Data excerpt
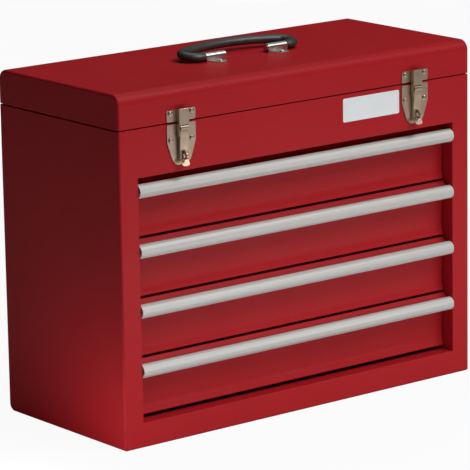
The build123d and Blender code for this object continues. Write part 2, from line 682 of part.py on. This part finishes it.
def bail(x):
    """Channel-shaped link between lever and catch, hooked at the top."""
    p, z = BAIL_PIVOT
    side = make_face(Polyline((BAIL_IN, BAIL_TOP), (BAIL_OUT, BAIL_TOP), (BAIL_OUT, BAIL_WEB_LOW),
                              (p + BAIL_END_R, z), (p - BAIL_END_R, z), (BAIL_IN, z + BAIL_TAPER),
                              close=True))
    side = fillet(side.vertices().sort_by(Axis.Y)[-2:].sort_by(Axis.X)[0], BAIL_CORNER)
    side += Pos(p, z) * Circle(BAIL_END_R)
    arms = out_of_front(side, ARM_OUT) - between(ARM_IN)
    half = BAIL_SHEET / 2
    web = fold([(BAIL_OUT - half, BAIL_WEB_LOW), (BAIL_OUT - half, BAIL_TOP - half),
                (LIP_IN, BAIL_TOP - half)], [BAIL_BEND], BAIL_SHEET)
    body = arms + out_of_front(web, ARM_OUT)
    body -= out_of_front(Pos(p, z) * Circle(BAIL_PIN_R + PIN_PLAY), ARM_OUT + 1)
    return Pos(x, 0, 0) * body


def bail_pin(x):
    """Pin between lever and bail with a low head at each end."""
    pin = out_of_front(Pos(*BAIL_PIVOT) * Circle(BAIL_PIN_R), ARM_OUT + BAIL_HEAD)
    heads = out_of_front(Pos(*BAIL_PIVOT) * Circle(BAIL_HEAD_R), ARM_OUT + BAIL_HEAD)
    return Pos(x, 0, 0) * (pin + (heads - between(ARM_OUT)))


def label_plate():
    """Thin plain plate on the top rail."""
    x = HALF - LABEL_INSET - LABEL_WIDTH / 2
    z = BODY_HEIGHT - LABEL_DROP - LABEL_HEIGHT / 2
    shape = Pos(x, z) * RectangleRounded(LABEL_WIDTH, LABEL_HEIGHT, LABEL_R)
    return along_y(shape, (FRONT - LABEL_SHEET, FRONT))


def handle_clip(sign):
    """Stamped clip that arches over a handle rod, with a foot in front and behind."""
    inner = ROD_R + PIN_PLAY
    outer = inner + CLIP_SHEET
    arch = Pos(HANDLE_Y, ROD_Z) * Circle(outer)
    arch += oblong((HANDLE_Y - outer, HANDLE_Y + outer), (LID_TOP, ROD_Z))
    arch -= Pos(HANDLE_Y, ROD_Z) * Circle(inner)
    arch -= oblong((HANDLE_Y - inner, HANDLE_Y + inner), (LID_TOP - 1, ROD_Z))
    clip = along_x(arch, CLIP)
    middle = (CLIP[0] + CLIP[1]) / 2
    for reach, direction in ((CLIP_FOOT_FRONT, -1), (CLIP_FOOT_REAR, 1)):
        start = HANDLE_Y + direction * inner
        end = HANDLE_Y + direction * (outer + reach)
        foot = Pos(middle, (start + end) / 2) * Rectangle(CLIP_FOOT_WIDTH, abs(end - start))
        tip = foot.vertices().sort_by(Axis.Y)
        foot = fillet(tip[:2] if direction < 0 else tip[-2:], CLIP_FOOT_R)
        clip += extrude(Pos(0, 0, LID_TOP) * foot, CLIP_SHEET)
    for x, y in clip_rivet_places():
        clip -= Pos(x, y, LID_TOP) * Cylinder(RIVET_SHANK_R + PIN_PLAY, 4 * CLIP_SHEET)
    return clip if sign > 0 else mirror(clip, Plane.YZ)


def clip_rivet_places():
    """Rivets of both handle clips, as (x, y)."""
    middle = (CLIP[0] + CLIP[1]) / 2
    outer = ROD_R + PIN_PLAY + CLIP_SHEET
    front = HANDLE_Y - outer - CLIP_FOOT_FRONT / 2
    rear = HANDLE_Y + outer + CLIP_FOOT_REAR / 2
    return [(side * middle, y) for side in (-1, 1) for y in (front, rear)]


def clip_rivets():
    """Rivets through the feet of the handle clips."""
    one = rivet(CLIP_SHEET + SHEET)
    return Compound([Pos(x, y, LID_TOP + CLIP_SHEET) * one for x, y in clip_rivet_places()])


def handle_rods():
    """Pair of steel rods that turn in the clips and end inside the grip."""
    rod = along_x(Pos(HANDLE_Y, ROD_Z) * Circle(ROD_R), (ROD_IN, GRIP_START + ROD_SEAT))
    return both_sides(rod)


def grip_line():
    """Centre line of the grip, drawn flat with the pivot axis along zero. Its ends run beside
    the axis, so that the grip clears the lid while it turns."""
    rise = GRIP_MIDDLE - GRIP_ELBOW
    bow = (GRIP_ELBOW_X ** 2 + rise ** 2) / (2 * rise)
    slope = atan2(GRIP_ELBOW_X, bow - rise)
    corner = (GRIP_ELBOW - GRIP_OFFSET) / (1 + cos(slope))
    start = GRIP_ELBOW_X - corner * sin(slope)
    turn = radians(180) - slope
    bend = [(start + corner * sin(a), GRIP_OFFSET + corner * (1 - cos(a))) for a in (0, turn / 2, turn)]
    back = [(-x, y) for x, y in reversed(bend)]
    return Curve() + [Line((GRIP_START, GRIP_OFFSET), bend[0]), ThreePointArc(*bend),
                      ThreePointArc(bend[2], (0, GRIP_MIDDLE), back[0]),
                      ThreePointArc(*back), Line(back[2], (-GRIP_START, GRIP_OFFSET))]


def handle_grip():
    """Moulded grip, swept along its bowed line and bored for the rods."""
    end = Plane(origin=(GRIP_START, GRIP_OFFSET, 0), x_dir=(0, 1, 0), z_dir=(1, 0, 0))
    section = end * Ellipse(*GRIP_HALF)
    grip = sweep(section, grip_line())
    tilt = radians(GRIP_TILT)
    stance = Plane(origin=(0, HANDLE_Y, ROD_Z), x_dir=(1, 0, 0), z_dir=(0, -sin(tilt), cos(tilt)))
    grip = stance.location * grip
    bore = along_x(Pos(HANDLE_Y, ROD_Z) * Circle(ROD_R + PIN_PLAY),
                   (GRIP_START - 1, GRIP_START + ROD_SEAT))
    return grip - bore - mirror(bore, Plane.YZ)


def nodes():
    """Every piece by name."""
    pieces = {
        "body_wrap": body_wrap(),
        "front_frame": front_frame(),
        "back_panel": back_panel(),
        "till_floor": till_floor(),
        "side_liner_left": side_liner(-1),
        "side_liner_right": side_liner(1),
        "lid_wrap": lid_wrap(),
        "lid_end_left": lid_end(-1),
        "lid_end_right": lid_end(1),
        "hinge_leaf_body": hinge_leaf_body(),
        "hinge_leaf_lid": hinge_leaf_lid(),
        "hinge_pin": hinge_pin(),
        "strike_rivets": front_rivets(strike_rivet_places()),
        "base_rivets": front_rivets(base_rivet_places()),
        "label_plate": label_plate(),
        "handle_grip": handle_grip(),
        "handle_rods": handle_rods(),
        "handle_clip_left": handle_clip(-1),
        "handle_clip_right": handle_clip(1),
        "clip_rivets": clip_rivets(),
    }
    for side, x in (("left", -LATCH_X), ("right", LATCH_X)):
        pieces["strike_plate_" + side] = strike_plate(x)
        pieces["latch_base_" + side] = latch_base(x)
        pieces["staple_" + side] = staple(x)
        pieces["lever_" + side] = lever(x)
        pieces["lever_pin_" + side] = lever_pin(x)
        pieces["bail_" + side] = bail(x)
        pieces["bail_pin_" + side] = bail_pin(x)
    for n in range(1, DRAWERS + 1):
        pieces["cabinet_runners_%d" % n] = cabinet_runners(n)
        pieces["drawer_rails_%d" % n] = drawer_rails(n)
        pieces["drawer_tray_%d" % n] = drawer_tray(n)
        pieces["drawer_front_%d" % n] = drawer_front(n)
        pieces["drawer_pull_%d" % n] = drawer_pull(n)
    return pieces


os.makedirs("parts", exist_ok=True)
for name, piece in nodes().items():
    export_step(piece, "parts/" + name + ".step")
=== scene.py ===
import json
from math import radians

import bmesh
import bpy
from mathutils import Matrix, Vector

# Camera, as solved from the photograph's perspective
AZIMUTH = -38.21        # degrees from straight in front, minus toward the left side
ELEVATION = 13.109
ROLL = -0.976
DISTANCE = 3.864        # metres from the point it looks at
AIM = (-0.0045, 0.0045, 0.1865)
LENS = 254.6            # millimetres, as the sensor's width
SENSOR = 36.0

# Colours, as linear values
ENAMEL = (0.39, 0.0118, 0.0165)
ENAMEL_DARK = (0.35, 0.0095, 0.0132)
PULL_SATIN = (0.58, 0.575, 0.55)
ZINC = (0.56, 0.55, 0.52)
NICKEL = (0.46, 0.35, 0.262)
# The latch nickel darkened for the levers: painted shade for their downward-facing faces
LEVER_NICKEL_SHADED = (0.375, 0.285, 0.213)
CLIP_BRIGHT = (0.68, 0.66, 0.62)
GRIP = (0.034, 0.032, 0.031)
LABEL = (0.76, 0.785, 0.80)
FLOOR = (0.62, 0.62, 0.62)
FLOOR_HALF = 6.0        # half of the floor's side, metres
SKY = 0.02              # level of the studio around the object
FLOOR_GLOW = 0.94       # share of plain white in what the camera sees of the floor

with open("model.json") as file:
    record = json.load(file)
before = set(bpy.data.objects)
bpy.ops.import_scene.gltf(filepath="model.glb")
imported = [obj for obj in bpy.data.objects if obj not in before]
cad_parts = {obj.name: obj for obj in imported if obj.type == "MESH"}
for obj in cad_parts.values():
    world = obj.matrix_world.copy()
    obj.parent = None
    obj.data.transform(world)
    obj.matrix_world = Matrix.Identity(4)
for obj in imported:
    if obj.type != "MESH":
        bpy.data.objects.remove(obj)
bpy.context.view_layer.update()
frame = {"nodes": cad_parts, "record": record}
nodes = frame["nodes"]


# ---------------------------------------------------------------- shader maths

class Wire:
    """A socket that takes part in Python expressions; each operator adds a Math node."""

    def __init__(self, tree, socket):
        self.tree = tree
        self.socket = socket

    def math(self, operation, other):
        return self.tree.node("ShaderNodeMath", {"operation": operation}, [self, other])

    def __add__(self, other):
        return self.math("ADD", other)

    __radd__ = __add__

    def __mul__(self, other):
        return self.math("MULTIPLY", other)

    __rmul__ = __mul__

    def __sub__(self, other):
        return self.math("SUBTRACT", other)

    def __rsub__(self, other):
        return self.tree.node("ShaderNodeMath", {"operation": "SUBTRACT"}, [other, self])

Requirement
Copy each line holding the word "type" from the listing above.

Reply to the task
cad_parts = {obj.name: obj for obj in imported if obj.type == "MESH"}
    if obj.type != "MESH":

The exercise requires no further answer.